> INSTRUCTIONS TO FOLLOW:
Only the lines between the line with "Continue the OpenSCAD" and the line with "return u, v", together with those two lines themselves, are to be copied exactly.

*** DATA SUPPLIED ***

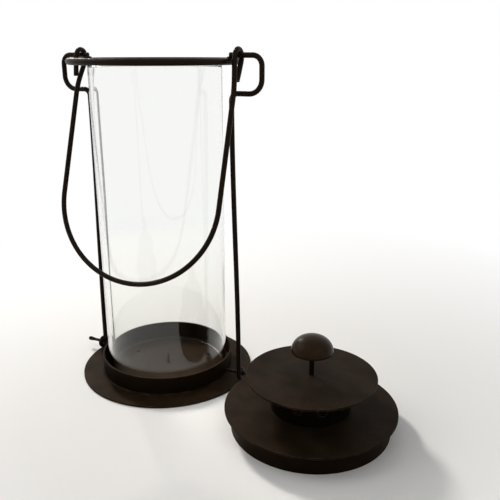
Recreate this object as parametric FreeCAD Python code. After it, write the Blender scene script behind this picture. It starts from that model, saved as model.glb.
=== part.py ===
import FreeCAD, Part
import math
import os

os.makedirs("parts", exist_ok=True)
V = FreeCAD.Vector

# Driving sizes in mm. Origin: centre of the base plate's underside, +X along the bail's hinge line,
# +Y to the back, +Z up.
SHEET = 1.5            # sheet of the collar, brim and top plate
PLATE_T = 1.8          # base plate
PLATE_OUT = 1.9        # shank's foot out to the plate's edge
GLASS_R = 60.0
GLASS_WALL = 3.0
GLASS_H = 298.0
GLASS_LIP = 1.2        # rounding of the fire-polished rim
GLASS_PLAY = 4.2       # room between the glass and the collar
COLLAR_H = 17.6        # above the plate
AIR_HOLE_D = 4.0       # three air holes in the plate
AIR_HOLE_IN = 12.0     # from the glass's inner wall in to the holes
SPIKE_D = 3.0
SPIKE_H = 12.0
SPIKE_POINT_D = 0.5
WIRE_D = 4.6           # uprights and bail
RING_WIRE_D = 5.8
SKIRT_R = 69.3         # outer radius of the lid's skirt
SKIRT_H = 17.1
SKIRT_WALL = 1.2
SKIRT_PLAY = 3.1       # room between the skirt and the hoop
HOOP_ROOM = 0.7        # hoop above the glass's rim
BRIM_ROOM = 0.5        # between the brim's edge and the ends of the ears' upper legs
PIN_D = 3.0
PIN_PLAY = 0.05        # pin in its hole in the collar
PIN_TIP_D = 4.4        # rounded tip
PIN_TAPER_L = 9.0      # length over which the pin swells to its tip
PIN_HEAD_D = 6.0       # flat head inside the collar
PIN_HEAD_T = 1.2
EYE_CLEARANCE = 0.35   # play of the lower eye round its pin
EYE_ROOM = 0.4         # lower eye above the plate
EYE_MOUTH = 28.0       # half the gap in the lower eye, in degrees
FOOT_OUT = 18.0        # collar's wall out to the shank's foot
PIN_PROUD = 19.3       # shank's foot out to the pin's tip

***
*** DATA SUPPLIED ***

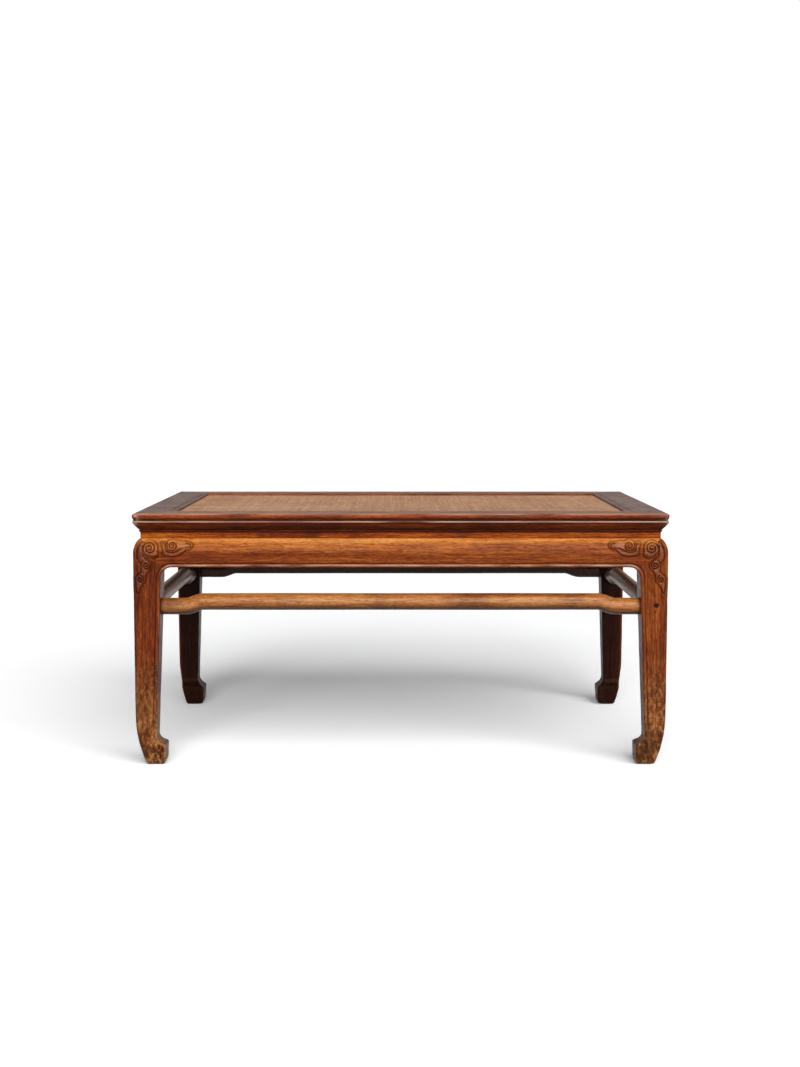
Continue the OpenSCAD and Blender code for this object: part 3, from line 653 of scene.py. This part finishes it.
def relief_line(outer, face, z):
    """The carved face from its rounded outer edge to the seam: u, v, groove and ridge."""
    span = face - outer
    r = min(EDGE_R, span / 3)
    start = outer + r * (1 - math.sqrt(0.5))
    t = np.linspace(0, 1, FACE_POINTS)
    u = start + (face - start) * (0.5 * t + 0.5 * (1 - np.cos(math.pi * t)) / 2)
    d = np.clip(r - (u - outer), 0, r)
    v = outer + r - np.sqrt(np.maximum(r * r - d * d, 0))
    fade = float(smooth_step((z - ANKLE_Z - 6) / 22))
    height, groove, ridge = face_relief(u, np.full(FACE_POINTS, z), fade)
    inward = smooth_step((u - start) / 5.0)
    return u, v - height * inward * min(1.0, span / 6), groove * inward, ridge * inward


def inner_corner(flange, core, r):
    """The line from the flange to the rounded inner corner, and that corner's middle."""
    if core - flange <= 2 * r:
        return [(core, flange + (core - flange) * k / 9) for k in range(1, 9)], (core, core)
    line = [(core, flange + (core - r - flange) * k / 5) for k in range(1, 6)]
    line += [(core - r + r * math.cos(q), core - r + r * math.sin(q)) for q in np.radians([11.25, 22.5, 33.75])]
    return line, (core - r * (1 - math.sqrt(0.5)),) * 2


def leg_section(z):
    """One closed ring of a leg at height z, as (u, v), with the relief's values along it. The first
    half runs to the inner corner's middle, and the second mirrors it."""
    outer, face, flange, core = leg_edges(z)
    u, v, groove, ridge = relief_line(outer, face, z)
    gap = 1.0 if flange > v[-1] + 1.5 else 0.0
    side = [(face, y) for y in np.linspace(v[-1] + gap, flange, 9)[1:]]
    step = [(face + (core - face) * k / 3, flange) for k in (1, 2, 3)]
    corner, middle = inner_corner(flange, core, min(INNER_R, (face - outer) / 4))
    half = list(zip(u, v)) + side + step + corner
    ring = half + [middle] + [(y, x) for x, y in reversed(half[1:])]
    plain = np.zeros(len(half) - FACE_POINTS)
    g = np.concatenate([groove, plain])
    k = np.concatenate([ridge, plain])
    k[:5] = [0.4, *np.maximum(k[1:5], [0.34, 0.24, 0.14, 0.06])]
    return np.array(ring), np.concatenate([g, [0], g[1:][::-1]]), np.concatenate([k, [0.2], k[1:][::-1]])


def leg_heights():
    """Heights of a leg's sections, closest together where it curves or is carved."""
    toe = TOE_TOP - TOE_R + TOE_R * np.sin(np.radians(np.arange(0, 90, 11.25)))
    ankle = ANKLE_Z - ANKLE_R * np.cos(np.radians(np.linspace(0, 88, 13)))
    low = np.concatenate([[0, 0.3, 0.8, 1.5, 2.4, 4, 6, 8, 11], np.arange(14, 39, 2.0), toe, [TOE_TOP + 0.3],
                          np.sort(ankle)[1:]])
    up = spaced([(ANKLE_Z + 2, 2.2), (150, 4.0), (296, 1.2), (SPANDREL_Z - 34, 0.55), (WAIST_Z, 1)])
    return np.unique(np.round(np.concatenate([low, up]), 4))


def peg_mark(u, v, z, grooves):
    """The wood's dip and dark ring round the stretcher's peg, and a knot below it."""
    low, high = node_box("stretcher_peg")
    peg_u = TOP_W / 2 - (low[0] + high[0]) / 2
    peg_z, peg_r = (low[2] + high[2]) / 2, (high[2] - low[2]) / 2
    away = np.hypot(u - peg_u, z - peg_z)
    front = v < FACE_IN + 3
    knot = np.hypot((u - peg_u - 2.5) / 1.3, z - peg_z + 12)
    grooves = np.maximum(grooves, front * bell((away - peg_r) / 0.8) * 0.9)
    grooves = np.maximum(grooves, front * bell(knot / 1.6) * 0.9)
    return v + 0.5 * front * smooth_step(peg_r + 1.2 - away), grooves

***

> COMPLETE RESPONSE:
Continue the OpenSCAD and Blender code for this object: part 3, from line 653 of scene.py. This part finishes it.
def relief_line(outer, face, z):
    """The carved face from its rounded outer edge to the seam: u, v, groove and ridge."""
    span = face - outer
    r = min(EDGE_R, span / 3)
    start = outer + r * (1 - math.sqrt(0.5))
    t = np.linspace(0, 1, FACE_POINTS)
    u = start + (face - start) * (0.5 * t + 0.5 * (1 - np.cos(math.pi * t)) / 2)
    d = np.clip(r - (u - outer), 0, r)
    v = outer + r - np.sqrt(np.maximum(r * r - d * d, 0))
    fade = float(smooth_step((z - ANKLE_Z - 6) / 22))
    height, groove, ridge = face_relief(u, np.full(FACE_POINTS, z), fade)
    inward = smooth_step((u - start) / 5.0)
    return u, v - height * inward * min(1.0, span / 6), groove * inward, ridge * inward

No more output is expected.